* Task
From the listing that follows, extract every line and set it down unaltered.
— START —
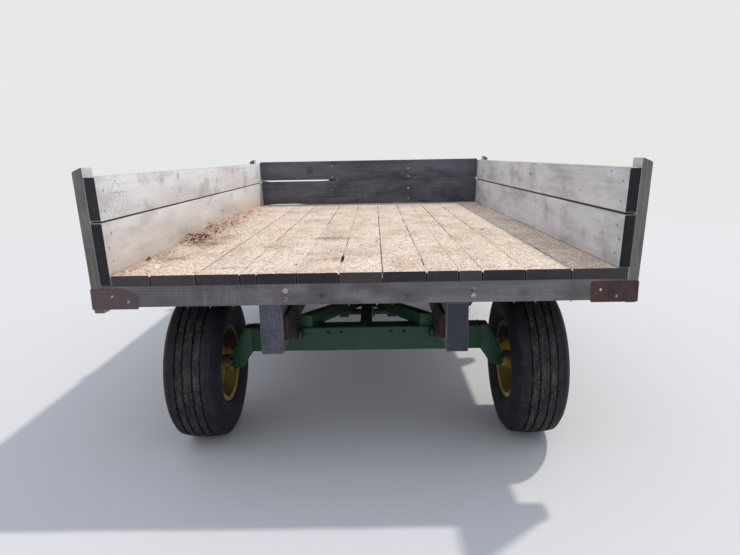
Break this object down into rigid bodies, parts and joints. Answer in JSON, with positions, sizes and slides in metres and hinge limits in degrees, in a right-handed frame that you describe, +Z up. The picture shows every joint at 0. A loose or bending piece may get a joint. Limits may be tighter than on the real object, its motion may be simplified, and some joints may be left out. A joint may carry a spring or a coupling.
{
  "type": "dump wagon",
  "caption": "Four-wheel farm dump wagon: an open plank box with side walls and a headboard, tipping rearward on a steered running gear.",
  "frame": {"origin": "middle of the wagon's outline, on the ground", "axes": "+X to the wagon's right, +Y forward to the tongue, +Z up"},
  "size_m": [2.4772, 5.1173, 1.445],
  "materials": {
    "side_wood": "weathered grey",
    "deck_wood": "dusty, worn",
    "head_wood": "weathered grey",
    "beam_wood": "weathered grey, rough sawn",
    "rusty_steel": "rusty",
    "brown_steel": "worn brown paint",
    "bare_steel": "dull",
    "hoist_paint": "worn dark paint",
    "rod_chrome": "polished",
    "tyre": "dusty",
    "wheel_paint": "dull, dusty",
    "gear_paint": "worn, dusty"
  },
  "bodies": {
    "chassis": {"rear_axle_beam": "gear_paint", "rear_axle_brackets": "gear_paint", "rear_spindles": "bare_steel", "front_axle_beam": "gear_paint", "front_axle_brackets": "gear_paint", "kingpins": "bare_steel", "reach_tube": "gear_paint", "rear_hounds": "gear_paint", "front_hounds": "gear_paint", "bolster_stakes": "brown_steel", "hoist_bracket": "gear_paint", "hoist_low_shaft": "bare_steel", "hinge_lugs": "gear_paint", "hinge_pins": "bare_steel", "steering_pin": "bare_steel"},
    "bed": {"sills": "beam_wood", "rear_cross_beam": "beam_wood", "cross_members": "beam_wood", "deck_planks": "deck_wood", "side_boards_left": "side_wood", "side_boards_right": "side_wood", "stakes_left": "side_wood", "stakes_right": "side_wood", "corner_plates": "rusty_steel", "headboard_planks": "head_wood", "headboard_uprights": "head_wood", "hinge_plates": "rusty_steel", "hoist_high_beam": "hoist_paint", "hoist_lugs": "hoist_paint"},
    "hoist_barrel_pair": {"hoist_barrels": "hoist_paint"},
    "hoist_rod_pair": {"hoist_rods": "rod_chrome"},
    "steering": {"steering_plate": "gear_paint", "tongue_pin": "bare_steel"},
    "drawbar": {"tongue": "gear_paint"},
    "knuckle_left_body": {"knuckle_left": "gear_paint"},
    "knuckle_right_body": {"knuckle_right": "gear_paint"},
    "tie_rod_left_body": {"tie_rod_left": "bare_steel"},
    "tie_rod_right_body": {"tie_rod_right": "bare_steel"},
    "wheel_rear_left": {"tyre_rear_left": "tyre", "rim_rear_left": "wheel_paint", "hub_rear_left": "wheel_paint"},
    "wheel_rear_right": {"tyre_rear_right": "tyre", "rim_rear_right": "wheel_paint", "hub_rear_right": "wheel_paint"},
    "wheel_front_left": {"tyre_front_left": "tyre", "rim_front_left": "wheel_paint", "hub_front_left": "wheel_paint"},
    "wheel_front_right": {"tyre_front_right": "tyre", "rim_front_right": "wheel_paint", "hub_front_right": "wheel_paint"}
  },
  "joints": [
    {"name": "dump", "type": "hinge", "parent": "chassis", "child": "bed", "pos_m": [0, -2.19274, 0.575], "axis": [1, 0, 0], "range_deg": [0, 45]},
    {"name": "hoist_swing", "type": "hinge", "parent": "chassis", "child": "hoist_barrel_pair", "pos_m": [0, -1.30274, 0.44], "axis": [1, 0, 0], "range_deg": [0, 60.1]},
    {"name": "hoist_stroke", "type": "slide", "parent": "hoist_barrel_pair", "child": "hoist_rod_pair", "axis": [0, 0.9772, 0.2124], "range_m": [0, 0.5404]},
    {"name": "steer", "type": "hinge", "parent": "chassis", "child": "steering", "pos_m": [0, 0.40726, 0.448], "axis": [0, 0, 1], "range_deg": [-30, 30]},
    {"name": "tongue_lift", "type": "hinge", "parent": "steering", "child": "drawbar", "pos_m": [0, 0.66226, 0.448], "axis": [1, 0, 0], "range_deg": [0, 22]},
    {"name": "knuckle_left_turn", "type": "hinge", "parent": "chassis", "child": "knuckle_left_body", "pos_m": [-0.66, 0.40726, 0.39], "axis": [0, 0, 1], "range_deg": [-30, 30]},
    {"name": "tie_rod_left_turn", "type": "hinge", "parent": "steering", "child": "tie_rod_left_body", "pos_m": [-0.035, 0.58726, 0.472], "axis": [0, 0, 1], "range_deg": [-30, 30]},
    {"name": "knuckle_right_turn", "type": "hinge", "parent": "chassis", "child": "knuckle_right_body", "pos_m": [0.66, 0.40726, 0.39], "axis": [0, 0, 1], "range_deg": [-30, 30]},
    {"name": "tie_rod_right_turn", "type": "hinge", "parent": "steering", "child": "tie_rod_right_body", "pos_m": [0.035, 0.58726, 0.472], "axis": [0, 0, 1], "range_deg": [-30, 30]},
    {"name": "wheel_rear_left_spin", "type": "hinge", "parent": "chassis", "child": "wheel_rear_left", "pos_m": [-0.852, -2.09274, 0.39], "axis": [1, 0, 0], "continuous": true},
    {"name": "wheel_front_left_spin", "type": "hinge", "parent": "knuckle_left_body", "child": "wheel_front_left", "pos_m": [-0.852, 0.40726, 0.39], "axis": [1, 0, 0], "continuous": true},
    {"name": "wheel_rear_right_spin", "type": "hinge", "parent": "chassis", "child": "wheel_rear_right", "pos_m": [0.852, -2.09274, 0.39], "axis": [1, 0, 0], "continuous": true},
    {"name": "wheel_front_right_spin", "type": "hinge", "parent": "knuckle_right_body", "child": "wheel_front_right", "pos_m": [0.852, 0.40726, 0.39], "axis": [1, 0, 0], "continuous": true}
  ],
  "couplings": [
    {"joint": "hoist_swing", "follows": "dump", "ratio": 1.3345},
    {"joint": "hoist_stroke", "follows": "dump", "m_per_rad": 0.68683},
    {"joint": "knuckle_left_turn", "follows": "steer", "ratio": 1},
    {"joint": "tie_rod_left_turn", "follows": "steer", "ratio": -1},
    {"joint": "knuckle_right_turn", "follows": "steer", "ratio": 1},
    {"joint": "tie_rod_right_turn", "follows": "steer", "ratio": -1}
  ]
}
— END —
* Reply to the exercise
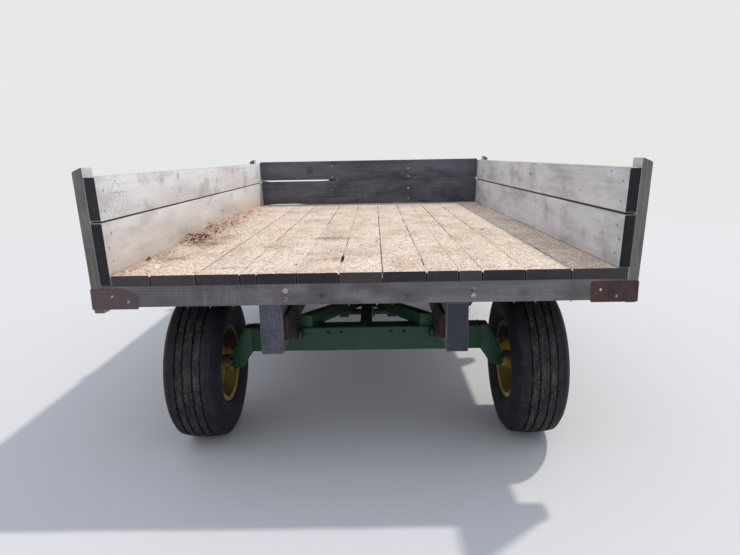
Break this object down into rigid bodies, parts and joints. Answer in JSON, with positions, sizes and slides in metres and hinge limits in degrees, in a right-handed frame that you describe, +Z up. The picture shows every joint at 0. A loose or bending piece may get a joint. Limits may be tighter than on the real object, its motion may be simplified, and some joints may be left out. A joint may carry a spring or a coupling.
{
  "type": "dump wagon",
  "caption": "Four-wheel farm dump wagon: an open plank box with side walls and a headboard, tipping rearward on a steered running gear.",
  "frame": {"origin": "middle of the wagon's outline, on the ground", "axes": "+X to the wagon's right, +Y forward to the tongue, +Z up"},
  "size_m": [2.4772, 5.1173, 1.445],
  "materials": {
    "side_wood": "weathered grey",
    "deck_wood": "dusty, worn",
    "head_wood": "weathered grey",
    "beam_wood": "weathered grey, rough sawn",
    "rusty_steel": "rusty",
    "brown_steel": "worn brown paint",
    "bare_steel": "dull",
    "hoist_paint": "worn dark paint",
    "rod_chrome": "polished",
    "tyre": "dusty",
    "wheel_paint": "dull, dusty",
    "gear_paint": "worn, dusty"
  },
  "bodies": {
    "chassis": {"rear_axle_beam": "gear_paint", "rear_axle_brackets": "gear_paint", "rear_spindles": "bare_steel", "front_axle_beam": "gear_paint", "front_axle_brackets": "gear_paint", "kingpins": "bare_steel", "reach_tube": "gear_paint", "rear_hounds": "gear_paint", "front_hounds": "gear_paint", "bolster_stakes": "brown_steel", "hoist_bracket": "gear_paint", "hoist_low_shaft": "bare_steel", "hinge_lugs": "gear_paint", "hinge_pins": "bare_steel", "steering_pin": "bare_steel"},
    "bed": {"sills": "beam_wood", "rear_cross_beam": "beam_wood", "cross_members": "beam_wood", "deck_planks": "deck_wood", "side_boards_left": "side_wood", "side_boards_right": "side_wood", "stakes_left": "side_wood", "stakes_right": "side_wood", "corner_plates": "rusty_steel", "headboard_planks": "head_wood", "headboard_uprights": "head_wood", "hinge_plates": "rusty_steel", "hoist_high_beam": "hoist_paint", "hoist_lugs": "hoist_paint"},
    "hoist_barrel_pair": {"hoist_barrels": "hoist_paint"},
    "hoist_rod_pair": {"hoist_rods": "rod_chrome"},
    "steering": {"steering_plate": "gear_paint", "tongue_pin": "bare_steel"},
    "drawbar": {"tongue": "gear_paint"},
    "knuckle_left_body": {"knuckle_left": "gear_paint"},
    "knuckle_right_body": {"knuckle_right": "gear_paint"},
    "tie_rod_left_body": {"tie_rod_left": "bare_steel"},
    "tie_rod_right_body": {"tie_rod_right": "bare_steel"},
    "wheel_rear_left": {"tyre_rear_left": "tyre", "rim_rear_left": "wheel_paint", "hub_rear_left": "wheel_paint"},
    "wheel_rear_right": {"tyre_rear_right": "tyre", "rim_rear_right": "wheel_paint", "hub_rear_right": "wheel_paint"},
    "wheel_front_left": {"tyre_front_left": "tyre", "rim_front_left": "wheel_paint", "hub_front_left": "wheel_paint"},
    "wheel_front_right": {"tyre_front_right": "tyre", "rim_front_right": "wheel_paint", "hub_front_right": "wheel_paint"}
  },
  "joints": [
    {"name": "dump", "type": "hinge", "parent": "chassis", "child": "bed", "pos_m": [0, -2.19274, 0.575], "axis": [1, 0, 0], "range_deg": [0, 45]},
    {"name": "hoist_swing", "type": "hinge", "parent": "chassis", "child": "hoist_barrel_pair", "pos_m": [0, -1.30274, 0.44], "axis": [1, 0, 0], "range_deg": [0, 60.1]},
    {"name": "hoist_stroke", "type": "slide", "parent": "hoist_barrel_pair", "child": "hoist_rod_pair", "axis": [0, 0.9772, 0.2124], "range_m": [0, 0.5404]},
    {"name": "steer", "type": "hinge", "parent": "chassis", "child": "steering", "pos_m": [0, 0.40726, 0.448], "axis": [0, 0, 1], "range_deg": [-30, 30]},
    {"name": "tongue_lift", "type": "hinge", "parent": "steering", "child": "drawbar", "pos_m": [0, 0.66226, 0.448], "axis": [1, 0, 0], "range_deg": [0, 22]},
    {"name": "knuckle_left_turn", "type": "hinge", "parent": "chassis", "child": "knuckle_left_body", "pos_m": [-0.66, 0.40726, 0.39], "axis": [0, 0, 1], "range_deg": [-30, 30]},
    {"name": "tie_rod_left_turn", "type": "hinge", "parent": "steering", "child": "tie_rod_left_body", "pos_m": [-0.035, 0.58726, 0.472], "axis": [0, 0, 1], "range_deg": [-30, 30]},
    {"name": "knuckle_right_turn", "type": "hinge", "parent": "chassis", "child": "knuckle_right_body", "pos_m": [0.66, 0.40726, 0.39], "axis": [0, 0, 1], "range_deg": [-30, 30]},
    {"name": "tie_rod_right_turn", "type": "hinge", "parent": "steering", "child": "tie_rod_right_body", "pos_m": [0.035, 0.58726, 0.472], "axis": [0, 0, 1], "range_deg": [-30, 30]},
    {"name": "wheel_rear_left_spin", "type": "hinge", "parent": "chassis", "child": "wheel_rear_left", "pos_m": [-0.852, -2.09274, 0.39], "axis": [1, 0, 0], "continuous": true},
    {"name": "wheel_front_left_spin", "type": "hinge", "parent": "knuckle_left_body", "child": "wheel_front_left", "pos_m": [-0.852, 0.40726, 0.39], "axis": [1, 0, 0], "continuous": true},
    {"name": "wheel_rear_right_spin", "type": "hinge", "parent": "chassis", "child": "wheel_rear_right", "pos_m": [0.852, -2.09274, 0.39], "axis": [1, 0, 0], "continuous": true},
    {"name": "wheel_front_right_spin", "type": "hinge", "parent": "knuckle_right_body", "child": "wheel_front_right", "pos_m": [0.852, 0.40726, 0.39], "axis": [1, 0, 0], "continuous": true}
  ],
  "couplings": [
    {"joint": "hoist_swing", "follows": "dump", "ratio": 1.3345},
    {"joint": "hoist_stroke", "follows": "dump", "m_per_rad": 0.68683},
    {"joint": "knuckle_left_turn", "follows": "steer", "ratio": 1},
    {"joint": "tie_rod_left_turn", "follows": "steer", "ratio": -1},
    {"joint": "knuckle_right_turn", "follows": "steer", "ratio": 1},
    {"joint": "tie_rod_right_turn", "follows": "steer", "ratio": -1}
  ]
}